The sculpture ‘Drum Shield Affordance Extension 1.2 Philanthropy 101’ (2020) presents material that, amongst other things, relates to narratives that connect to philanthropist, author, entrepreneur, venture capitalist, co-founder of PayPal and early investor in Facebook, Peter Thiel, and professional wrestler, actor, television personality, entrepreneur, and musician, Terry Bollea, known by the stage name Hulk Hogan. Thiel is alleged to have financed the invasion-of-privacy lawsuit brought by Bollea/Hogan against an online media company that published a video of Bollea/Hogan engaged in sexual activity. The lawsuit was successful and the media company was bankrupted.

Michael Stevenson has exhibited publicly since the late 1980s. An exhibition dedicated to surveying three decades of Stevenson’s work was held in Sydney at the Museum of Contemporary Art Australia in 2011. In recent years Stevenson has made solo exhibitions at MUMA, Melbourne (2019), Auckland Art Gallery, Auckland (2018), Kunsthal Charlottenborg, Copenhagen (2015), SculptureCenter, New York (2015), Tate Modern, London (2014), Portikus, Frankfurt (2012), Museo Tamayo Arte Contemporáneo, Mexico City (2012), and Generali Foundation, Vienna (2012). Stevenson represented New Zealand at the 50th Venice Biennale (2003), and his work has been included in large-scale thematic exhibitions including the 21st Biennale of Sydney (2018), Dojima River Biennale (2015), 6th and 8th Berlin Biennales (2010, 2014), Liverpool Biennial (2014), 4th Auckland Triennial (2010), 2nd Athens Biennial (2009), 8th Panama Art Biennial (2008), and the Asia-Pacific Triennial (2006). His work has been included in curated exhibitions at museums and institutions including City Gallery Wellington (2018), Garage Museum of Contemporary Art, Moscow (2015), ZKM, Karlsruhe (2011, 2008), Fondazione Sandretto Re Rebaudengo (2011), Camden Arts Centre, London (2010), Witte de With Centre for Contemporary Art, Rotterdam (2010), Power Plant, Toronto (2008), and Tate Modern, London (2007). Michael Stevenson will be presenting solo exhibitions at Witte de With, Rotterdam, in 2020, and KW Institute for Contemporary Art, Berlin, in 2021.

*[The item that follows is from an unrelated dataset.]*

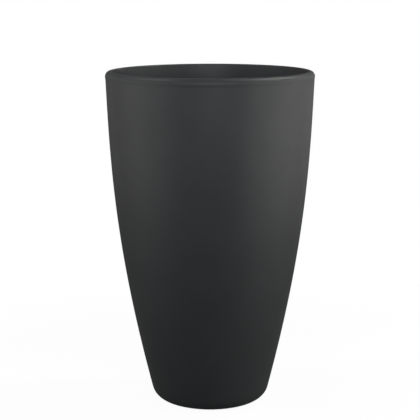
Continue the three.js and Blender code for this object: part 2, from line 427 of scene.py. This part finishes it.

Michael Stevenson was born in Inglewood, New Zealand, in 1964. He lived and worked in Melbourne, Australia, through the 1990s, and has lived and worked in Berlin, Germany since 2000. He is a full-time professor at the Academy of Fine Arts, Nürnberg, Germany.

This is Michael Stevenson’s first exhibition with Fine Arts, Sydney.